Hard work for PSLE pays off

Among the Straits Times School Pocket Money Fund beneficiaries who received cash awards for doing well in the PSLE are Chong How (front row, left) and Dhaniyah Qasimah Zamri Abdullah (front row, second from right). In the back row are HSBC chief exec
Among the Straits Times School Pocket Money Fund beneficiaries who received cash awards for doing well in the PSLE are Chong How (front row, left) and Dhaniyah Qasimah Zamri Abdullah (front row, second from right). In the back row are HSBC chief executive Guy Harvey-Samuel (centre), ST managing editor Fiona Chan and STSPMF board trustee Han Jok Kwang. On the right is the fund's general manager, Ms Tan Bee Heong.ST PHOTO: DESMOND WEE

A rainy day used to spell trouble for Dhaniyah Qasimah Zamri Abdullah, who would have to endure a week in damp shoes because she did not have another pair.

From today, the Bowen Secondary School student will have a pair of dry shoes no matter the weather.

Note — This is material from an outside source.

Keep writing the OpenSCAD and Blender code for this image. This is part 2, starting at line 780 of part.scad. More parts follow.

Dhaniyah is one of the 30 beneficiaries of the Straits Times School Pocket Money Fund (STSPMF) who received cash awards from HSBC for doing well in the PSLE.

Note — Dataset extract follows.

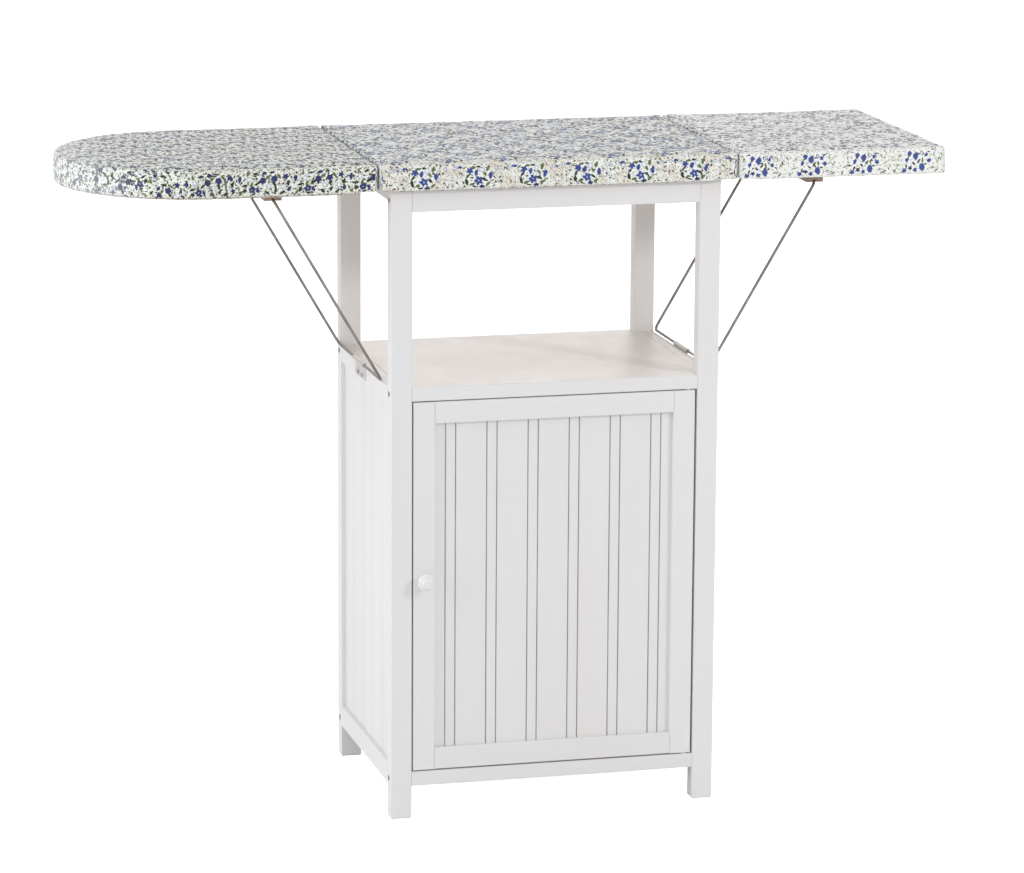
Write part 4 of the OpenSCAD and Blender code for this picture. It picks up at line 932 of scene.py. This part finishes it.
# floor, light and camera
studio = {"reach": 14, "floor": ((0.86, 0.86, 0.86, 1), (0.88, 0.88, 0.88, 1)), "floorGlow": 0.85,
          "world": (0.985, 0.975, 0.985, 1), "worldPower": 0.68, "backdrop": 1, "white": (1, 1, 1, 1)}
lamps = {
    "keySoft": {"at": (1.75, -2.15, 1.72), "aim": (0.05, -0.15, 0.45), "size": (0.3, 0.3), "power": 19.5,
                "color": (1, 0.985, 0.975)},
    "leftWall": {"at": (-3, -0.6, 1.6), "aim": (-0.1, 0, 0.5), "size": (2.4, 2.4), "power": 46,
                 "color": (0.97, 0.985, 1)},
    "backSoft": {"at": (0.4, 2.6, 1.7), "aim": (0, 0, 0.6), "size": (2, 1.4), "power": 15,
                 "color": (1, 0.96, 0.93)},
}
# angles in radians, and the focal length in pixels of a frame that is wide pixels across
view = {"at": (-1.5066, -5.9585, 1.8265), "yaw": 0.2532, "pitch": 0.2135, "roll": 0.0062, "focal": 4506.1,
        "wide": 1024, "sensor": 36, "clip": (0.1, 60)}


def makeFloor():
    mesh = bmesh.new()
    r = studio["reach"]
    mesh.faces.new([mesh.verts.new((x, y, 0)) for x, y in ((-r, -r), (r, -r), (r, r), (-r, r))])
    floor = addPiece("floor", mesh)
    material, tree, surface, coords = startMaterial("paleFloor")
    color = blendColor(tree, noiseTex(tree, coords["Object"], 0.8, 2), *studio["floor"])
    seen = newNode(tree, "LightPath").outputs["Is Camera Ray"]     # the glow is for the eye only
    sockets = {"Base Color": color, "Roughness": 0.7, "Specular IOR Level": 0.1,
               "Emission Color": studio["white"], "Emission Strength": times(tree, seen, studio["floorGlow"])}
    for label, value in sockets.items():
        plug(tree, value, surface.inputs[label])
    floor.data.materials.append(material)


def makeLight():
    world = bpy.data.worlds.new("studioWorld")
    scene.world = world
    world.use_nodes = True
    tree = world.node_tree
    sky = tree.nodes["Background"].inputs
    seen = newNode(tree, "LightPath").outputs["Is Camera Ray"]
    plug(tree, blendColor(tree, seen, studio["world"], studio["white"]), sky["Color"])
    plug(tree, ramp(tree, seen, 0, 1, studio["worldPower"], studio["backdrop"]), sky["Strength"])
    for name, look in lamps.items():
        lamp = bpy.data.lights.new(name, "AREA")
        lamp.shape = "RECTANGLE"
        lamp.size, lamp.size_y = look["size"]
        lamp.energy, lamp.color = look["power"], look["color"]
        light = bpy.data.objects.new(name, lamp)
        light.location = look["at"]
        light.rotation_euler = (Vector(look["aim"]) - light.location).to_track_quat("-Z", "Y").to_euler()
        scene.collection.objects.link(light)


def makeCamera():
    yaw, pitch, roll = view["yaw"], view["pitch"], view["roll"]
    ahead = Vector((math.sin(yaw) * math.cos(pitch), math.cos(yaw) * math.cos(pitch), -math.sin(pitch)))
    right = Vector((math.cos(yaw), -math.sin(yaw), 0))
    up = right.cross(ahead)
    turned = Matrix((right * math.cos(roll) + up * math.sin(roll),
                     up * math.cos(roll) - right * math.sin(roll), -ahead))
    lens = bpy.data.cameras.new("photoCamera")
    lens.sensor_width = view["sensor"]
    lens.lens = view["focal"] / view["wide"] * view["sensor"]
    lens.clip_start, lens.clip_end = view["clip"]
    camera = bpy.data.objects.new("photoCamera", lens)
    camera.matrix_world = Matrix.Translation(view["at"]) @ turned.transposed().to_4x4()
    scene.collection.objects.link(camera)
    scene.camera = camera


makeFloor()
makeLight()
makeCamera()
scene.view_settings.view_transform = "Standard"
print("floor, light and camera placed")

The 13-year-old, who is a member of the national Under-16 women's football squad, said the $800 award would help relieve her family's financial burden and allow her to buy necessities such as school shoes.

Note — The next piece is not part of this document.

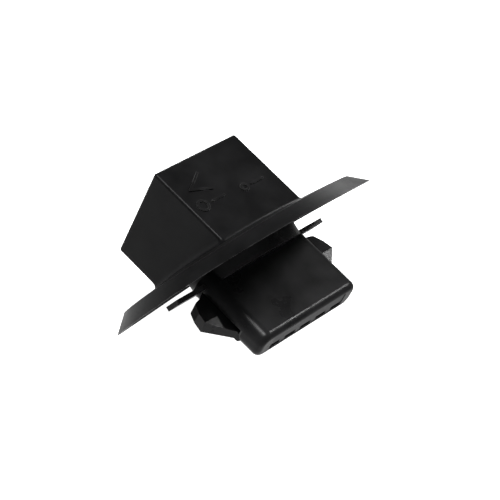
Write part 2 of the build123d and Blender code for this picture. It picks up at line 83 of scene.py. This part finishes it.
# ---------------------------------------------------------------- light and floor
def make_floor(height):
    """Pale sheet, lit from inside so that it stays even, and left out of reflections."""
    mesh = bpy.data.meshes.new("floor")
    sheet = bmesh.new()
    bmesh.ops.create_grid(sheet, x_segments=2, y_segments=2, size=FLOOR_REACH)
    sheet.to_mesh(mesh)
    sheet.free()
    floor = bpy.data.objects.new("floor", mesh)
    floor.location.z = height
    bpy.context.collection.objects.link(floor)
    material = bpy.data.materials.new("floor")
    material.use_nodes = True
    shader = material.node_tree.nodes["Principled BSDF"]
    shader.inputs["Base Color"].default_value = (0.8, 0.8, 0.8, 1)
    shader.inputs["Roughness"].default_value = 0.95
    shader.inputs["Emission Color"].default_value = (1, 1, 1, 1)
    shader.inputs["Emission Strength"].default_value = FLOOR_GLOW
    floor.data.materials.append(material)
    floor.visible_glossy = False


def area_light(name, toward, distance, size, power):
    """Soft light of the given size in metres and power in watts, in that direction."""
    direction = Vector(toward).normalized()
    data = bpy.data.lights.new(name, "AREA")
    data.shape = "RECTANGLE"
    data.size = size[0]
    data.size_y = size[1]
    data.energy = power
    light = bpy.data.objects.new(name, data)
    light.location = CAMERA_TARGET + direction * distance
    light.rotation_euler = direction.to_track_quat("Z", "Y").to_euler()
    bpy.context.collection.objects.link(light)


def make_room():
    """Even grey room that grows paler towards the ground, for reflections to find."""
    world = bpy.data.worlds.new("studio")
    world.use_nodes = True
    tree = world.node_tree
    background = tree.nodes["Background"]
    background.inputs["Color"].default_value = (1, 1, 1, 1)
    direction = tree.nodes.new("ShaderNodeTexCoord")
    height = tree.nodes.new("ShaderNodeSeparateXYZ")
    fade = tree.nodes.new("ShaderNodeMapRange")
    fade.inputs["From Min"].default_value = -0.75
    fade.inputs["From Max"].default_value = -0.1
    fade.inputs["To Min"].default_value = GLOW_BELOW
    fade.inputs["To Max"].default_value = GLOW_ABOVE
    tree.links.new(direction.outputs["Generated"], height.inputs["Vector"])
    tree.links.new(height.outputs["Z"], fade.inputs["Value"])
    tree.links.new(fade.outputs["Result"], background.inputs["Strength"])
    bpy.context.scene.world = world


def make_lights():
    """Soft boxes overhead, to the right and low behind."""
    area_light("overhead", (-0.26, 0.29, 0.93), 0.6, (0.08, 0.3), 4.0)
    area_light("right", (0.68, -0.06, 0.71), 0.45, (0.07, 0.05), 0.9)
    area_light("low_right", (0.667, -0.36, 0.62), 0.5, (0.05, 0.05), 0.05)
    area_light("low_back", (0.79, 0.6, 0.04), 0.35, (0.16, 0.04), 0.17)


make_floor(cad_bounds[0][2] - FLOOR_GAP)
make_room()
make_lights()
bpy.context.scene.view_settings.view_transform = "Standard"


# ---------------------------------------------------------------- material parts
class Surface:
    """Node material with helpers; patterns use object coordinates in metres."""

    def __init__(self, name):
        self.material = bpy.data.materials.new(name)
        self.material.use_nodes = True
        self.tree = self.material.node_tree
        self.shader = self.tree.nodes["Principled BSDF"]
        coordinates = self.tree.nodes.new("ShaderNodeTexCoord")
        self.position = coordinates.outputs["Object"]

    def node(self, kind, **settings):
        node = self.tree.nodes.new(kind)
        for key, value in settings.items():
            setattr(node, key, value)
        return node

    def link(self, source, target):
        self.tree.links.new(source, target)

    def set(self, socket, value):
        self.shader.inputs[socket].default_value = value

    def stretched(self, factors):
        """Position scaled by a factor on each axis, for drawn or brushed patterns."""
        mapping = self.node("ShaderNodeMapping")
        mapping.inputs["Scale"].default_value = factors
        self.link(self.position, mapping.inputs["Vector"])
        return mapping.outputs["Vector"]

    def noise(self, size, detail=4.0, rough=0.55, vector=None):
        """Noise with features of about the given size in metres."""
        noise = self.node("ShaderNodeTexNoise")
        noise.inputs["Scale"].default_value = 1.0 / size
        noise.inputs["Detail"].default_value = detail
        noise.inputs["Roughness"].default_value = rough
        self.link(vector or self.position, noise.inputs["Vector"])
        return noise.outputs["Fac"]

    def ramp(self, source, low, high, out_low=0.0, out_high=1.0):
        """Straight remap, held at both ends."""
        remap = self.node("ShaderNodeMapRange")
        remap.inputs["From Min"].default_value = low
        remap.inputs["From Max"].default_value = high
        remap.inputs["To Min"].default_value = out_low
        remap.inputs["To Max"].default_value = out_high
        self.link(source, remap.inputs["Value"])
        return remap.outputs["Result"]

    def maths(self, operation, first, second):
        node = self.node("ShaderNodeMath", operation=operation)
        for socket, value in zip(node.inputs, (first, second)):
            if isinstance(value, (int, float)):
                socket.default_value = value
            else:
                self.link(value, socket)
        return node.outputs[0]

    def blend(self, amount, first, second):
        """Colour that goes from the first to the second as amount goes from 0 to 1."""
        mix = self.node("ShaderNodeMix", data_type="RGBA")
        self.link(amount, mix.inputs[0])
        for socket, value in ((mix.inputs[6], first), (mix.inputs[7], second)):
            if isinstance(value, tuple):
                socket.default_value = (*value, 1)
            else:
                self.link(value, socket)
        return mix.outputs[2]

    def edges(self, radius):
        """1 on outer and inner edges, 0 on flat surfaces."""
        bevel = self.node("ShaderNodeBevel", samples=6)
        bevel.inputs["Radius"].default_value = radius
        geometry = self.node("ShaderNodeNewGeometry")
        dot = self.node("ShaderNodeVectorMath", operation="DOT_PRODUCT")
        self.link(bevel.outputs["Normal"], dot.inputs[0])
        self.link(geometry.outputs["Normal"], dot.inputs[1])
        return self.ramp(dot.outputs["Value"], 0.995, 0.9)

    def bumps(self, *layers):
        """Layers of (height, depth in metres), stacked into the shader's normal."""
        normal = None
        for height, depth in layers:
            bump = self.node("ShaderNodeBump")
            bump.inputs["Distance"].default_value = depth
            self.link(height, bump.inputs["Height"])
            if normal is not None:
                self.link(normal, bump.inputs["Normal"])
            normal = bump.outputs["Normal"]
        self.link(normal, self.shader.inputs["Normal"])


def moulded(name, colour, roughness, ior=1.3, wave=0.0, edge_wear_and_highlight=(0.06, 0.06, 0.06)):
    """Moulded plastic: fine grain, flow marks, faint dust, and lighter edges that are partly rubbed
    wear and partly a painted edge highlight.
    """
    s = Surface(name)
    cloud = s.noise(0.009, 3.0)
    speck = s.noise(0.0004, 2.0)
    flow = s.noise(0.003, 1.0, 0.5, s.stretched((1.0, 0.25, 1.0)))
    lighter = tuple(min(1.0, c * 1.5 + 0.002) for c in colour)
    mottled = s.blend(s.ramp(cloud, 0.35, 0.7), colour, lighter)
    # Edges are lightened towards the edge colour: partly rubbed wear, partly a painted highlight
    # along ridges.
    lightened_edges = s.maths("MULTIPLY", s.edges(0.00025), s.ramp(flow, 0.38, 0.62, 0.1, 0.7))
    s.link(s.blend(lightened_edges, mottled, edge_wear_and_highlight), s.shader.inputs["Base Color"])
    patchy = s.ramp(cloud, 0.3, 0.7, roughness - 0.05, roughness + 0.06)
    s.link(s.maths("ADD", patchy, s.ramp(speck, 0.6, 0.75, 0.0, 0.12)), s.shader.inputs["Roughness"])
    s.set("IOR", ior)
    layers = [(s.noise(0.00022, 3.0), 0.000004), (flow, 0.000003)]
    if wave:
        layers.append((s.noise(0.009, 1.0), wave))
    s.bumps(*layers)
    return s.material


def worked_metal(name, colour, dark, roughness, drawn=(1.0, 1.0, 8.0)):
    """Rolled or plated metal: drawn lines, stains and bright edges."""
    s = Surface(name)
    lines = s.noise(0.0012, 5.0, 0.65, s.stretched(drawn))
    stain = s.noise(0.0025, 4.0)
    tone = s.blend(s.ramp(stain, 0.4, 0.72, 0.0, 0.7), colour, dark)
    bright = tuple(min(1.0, c * 1.15) for c in colour)
    lightened_edges = s.maths("MULTIPLY", s.edges(0.00015), 0.8)
    s.link(s.blend(lightened_edges, tone, bright), s.shader.inputs["Base Color"])
    s.link(s.ramp(lines, 0.3, 0.7, roughness - 0.1, roughness + 0.12), s.shader.inputs["Roughness"])
    s.set("Metallic", 1.0)
    s.bumps((lines, 0.000012), (s.noise(0.0002, 2.0), 0.000003))
    return s.material


def wound_wire(name, colour, dark):
    """Enamelled wire laid in turns round the core, painted darker in the grooves between turns as
    painted shade.
    """
    s = Surface(name)
    bands = s.node("ShaderNodeTexWave", wave_type="BANDS", bands_direction="Y", wave_profile="SIN")
    bands.inputs["Scale"].default_value = 1100.0
    bands.inputs["Distortion"].default_value = 1.2
    s.link(s.position, bands.inputs["Vector"])
    turns = bands.outputs["Fac"]
    # The colour goes to the dark colour in the grooves between turns: painted shade.
    s.link(s.blend(turns, dark, colour), s.shader.inputs["Base Color"])
    s.link(s.ramp(turns, 0.0, 1.0, 0.45, 0.24), s.shader.inputs["Roughness"])
    s.set("Metallic", 0.85)
    s.bumps((turns, 0.00008))
    return s.material


def wrapped_tape(name, colour, dark):
    """Thin amber tape with lap lines, over uneven wire."""
    s = Surface(name)
    bands = s.node("ShaderNodeTexWave", wave_type="BANDS", bands_direction="Y", wave_profile="SAW")
    bands.inputs["Scale"].default_value = 90.0
    bands.inputs["Distortion"].default_value = 0.6
    s.link(s.position, bands.inputs["Vector"])
    laps = s.ramp(bands.outputs["Fac"], 0.0, 0.12)
    lumps = s.noise(0.0014, 3.0)
    covered = s.maths("MULTIPLY", laps, s.ramp(lumps, 0.25, 0.6))
    s.link(s.blend(covered, dark, colour), s.shader.inputs["Base Color"])
    s.link(s.ramp(lumps, 0.3, 0.7, 0.2, 0.38), s.shader.inputs["Roughness"])
    s.bumps((laps, 0.00004), (lumps, 0.00005))
    return s.material


def soft_rubber(name, colour):
    """Dull rubber with a dusty bloom and pores."""
    s = Surface(name)
    bloom = s.noise(0.004, 4.0)
    pores = s.noise(0.0003, 2.0)
    dusty = tuple(c + 0.05 for c in colour)
    s.link(s.blend(s.ramp(bloom, 0.45, 0.75, 0.0, 0.6), colour, dusty), s.shader.inputs["Base Color"])
    s.link(s.ramp(bloom, 0.3, 0.7, 0.7, 0.9), s.shader.inputs["Roughness"])
    s.set("Specular IOR Level", 0.25)
    s.bumps((pores, 0.00001), (bloom, 0.00003))
    return s.material


# ---------------------------------------------------------------- materials
# Edge colour of the natural plastics: partly rubbed wear, partly a painted edge highlight.
natural_edge_wear_and_highlight = (0.85, 0.84, 0.8)
slot_materials = {
    "black_plastic": moulded("black_plastic", (0.003, 0.003, 0.0032), 0.36, 1.19),
    "nose_plastic": moulded("nose_plastic", (0.009, 0.009, 0.0094), 0.3, 1.22, 0.0002),
    "carrier_plastic": moulded("carrier_plastic", (0.02, 0.02, 0.021), 0.45),
    "base_plastic": moulded("base_plastic", (0.035, 0.035, 0.037), 0.48),
    "bobbin_plastic": moulded("bobbin_plastic", (0.72, 0.69, 0.6), 0.42, 1.45, 0.0, natural_edge_wear_and_highlight),
    "pusher_plastic": moulded("pusher_plastic", (0.78, 0.75, 0.66), 0.4, 1.45, 0.0, natural_edge_wear_and_highlight),
    "gasket_rubber": soft_rubber("gasket_rubber", (0.02, 0.02, 0.02)),
    "screw_steel": worked_metal("screw_steel", (0.62, 0.62, 0.62), (0.36, 0.35, 0.33), 0.32),
    "magnet_steel": worked_metal(
        "magnet_steel", (0.56, 0.55, 0.53), (0.34, 0.33, 0.31), 0.38, (1.0, 6.0, 1.0),
    ),
    "spring_steel": worked_metal(
        "spring_steel", (0.5, 0.5, 0.51), (0.3, 0.29, 0.29), 0.28, (8.0, 1.0, 1.0),
    ),
    "copper_wire": wound_wire("copper_wire", (0.72, 0.33, 0.16), (0.24, 0.07, 0.03)),
    "coil_tape": wrapped_tape("coil_tape", (0.62, 0.36, 0.06), (0.3, 0.14, 0.02)),
    "spring_bronze": worked_metal(
        "spring_bronze", (0.72, 0.5, 0.28), (0.45, 0.27, 0.13), 0.3, (8.0, 1.0, 1.0),
    ),
    "contact_silver": worked_metal(
        "contact_silver", (0.8, 0.8, 0.79), (0.5, 0.48, 0.45), 0.22, (1.0, 1.0, 1.0),
    ),
    "terminal_brass": worked_metal(
        "terminal_brass", (0.76, 0.57, 0.27), (0.46, 0.31, 0.13), 0.3, (8.0, 1.0, 1.0),
    ),
}
for entry in frame["record"]["subparts"]:
    node = nodes[entry["node"]]
    node.data.materials.clear()
    node.data.materials.append(slot_materials[entry["material_slot"]])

This is the third consecutive year that the fund has recognised students' achievement in the PSLE. They received their awards at a ceremony yesterday at the Treetop Room in the HSBC building.

Chong How, 13, was awarded $1,000 for his PSLE score of 255. He is now enrolled in the NUS High School of Mathematics and Science.

His father, Mr Y. J. Chong, 51, was all smiles as he watched his son deliver a speech.

Speaking in Mandarin, the computer technician said: "I'm very happy for him. This cash award and the pocket money fund will be a great help and we will save it to help pay for his university in the future."

Since its launch in 2000, the STSPMF has sought to provide children from low-income families with pocket money for school-related expenses.

Dhaniyah now has one less worry as she pursues her passion for football. "I can buy one more set of school shoes together with my school uniform... and the balance, I will keep for any international friendly (matches) with the national team," she said.